India now seems to be taking Russian crude that already was loaded but that was unable to find a home after sanctions fell into place.
The shipments might continue: several oil producers and traders are contractually obligated to keep pumping and buying Russian oil, the FT noted.
“All three state-owned refineries [in India] will purchase oil from Russia, given how import-dependent and politically sensitive energy is for Indians,” analyst Vivekinand Subbaraman at Ambit Capital told the FT.
Energy prices in India have risen only 5 percent since the Ukraine war began, according to oil minister Hardeep Singh Puri, far less than in Europe and the U.S.
The two countries have intimate energy ties; Russia’s Rosneft oil company owns 49 percent of Naraya Energy, which operates India’s second-largest refinery.
India and Russia are now building on that foundation to explore a “ruble-rupee” exchange.
It would allow the two countries to trade with each other in their native currencies.
Now, to pay for imports either country would have to convert its own currency into dollars, euros, or some other “hard” currency that can be readily traded around the world.
The country would pay its bill in, say, dollars, then the country receiving the payment would convert the dollars back into its own currency.
The India-Russia agreement would eliminate those middle steps. 
“I can give rubles to Sberbank”—a large, Kremlin-controlled Russian bank—“and they can give me rupees in India,” Sammy Kotwani, president of the Indian Business Alliance in Russia, explained to the FT, characterizing the arrangement.
“We have requested the government to have this arrangement,” A. Sakthivel, president of the Federation of Indian Export Organizations, told the FT. “I think we will get it very soon.”
The countries intend to continue the pact even when sanctions on Russian exports end, the FT reported.
In forging a stronger Russian alliance, India risks displeasure from the U.S., its largest export market, currently worth about $50 billion annually.
“If I were the U.S., I would be very mad if they did this because I don’t want India to undermine the power of the U.S. dollar,” Sakthivel noted.
For India, trying to strike a balance between the two relationships “is like walking on needles,” he added.
Not everyone in India’s business and financial sectors are eager for the agreement, the FT found.
The ruble’s value has crashed and the rupee’s value against the dollar has been sliding since 2018.
Russia is India’s chief supplier of military hardware.

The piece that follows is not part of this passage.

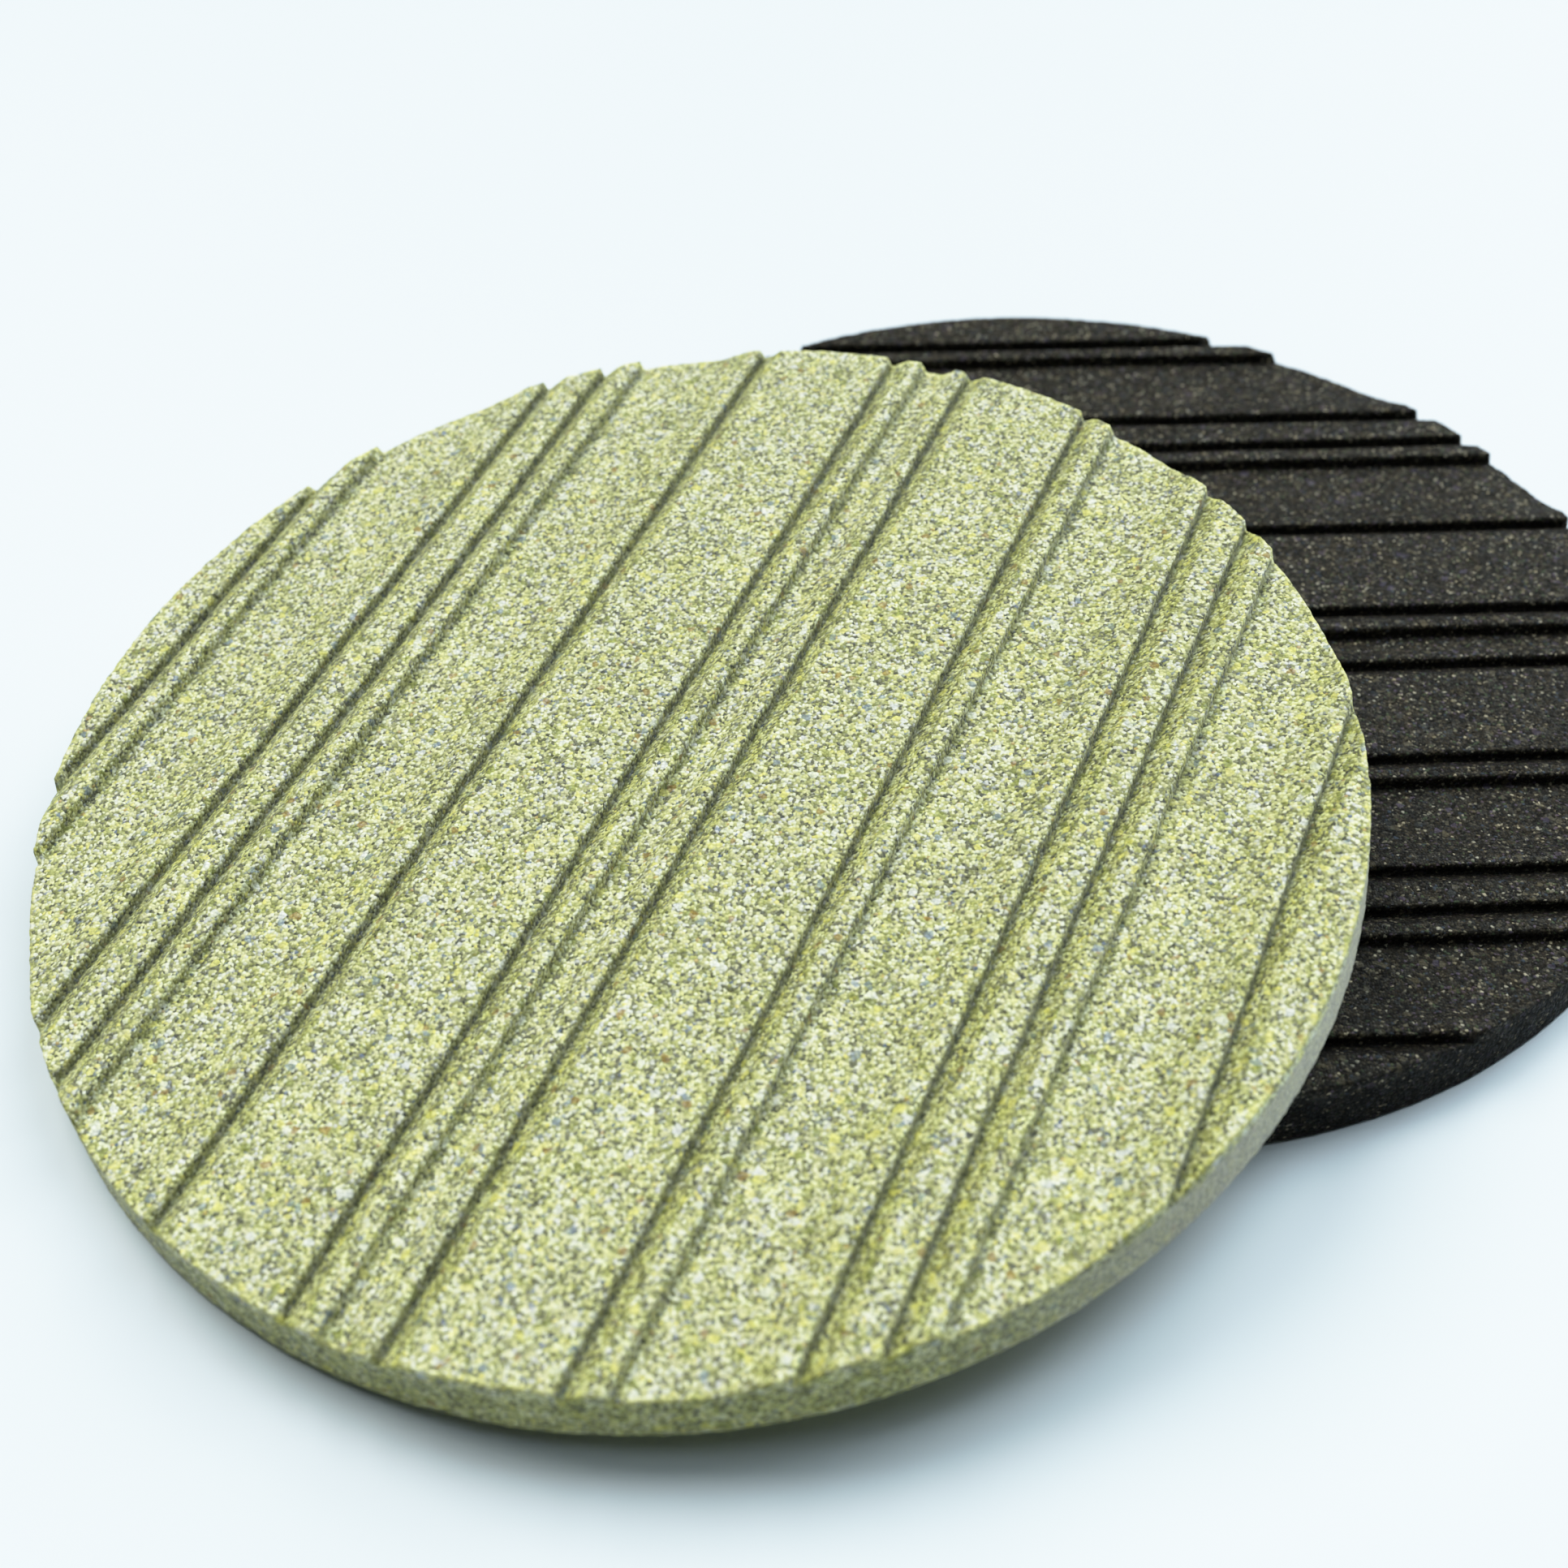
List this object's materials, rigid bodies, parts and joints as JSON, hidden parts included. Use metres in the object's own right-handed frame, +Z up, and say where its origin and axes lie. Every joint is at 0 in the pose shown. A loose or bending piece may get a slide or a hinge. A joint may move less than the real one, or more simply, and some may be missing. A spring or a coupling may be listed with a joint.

India has remained neutral in the diplomatic conflict between Russia and the Western alliance and has abstained from UN votes to condemn Russia’s invasion of Ukraine.
TREND FORECAST: The negotiations between Russia and India highlight a weakness in the West’s sanctions against Russia: there are countries that are either non-aligned or friendly with Russia and China that are willing to ignore the sanctions to strengthen their trade relationships with either or both giant nations.
The Ukraine war is recasting Europe’s energy economy, the West’s relationship with Russia, and Russia’s relationship with China. The world will need to adjust to a redrawn global economic map when the war has run its course.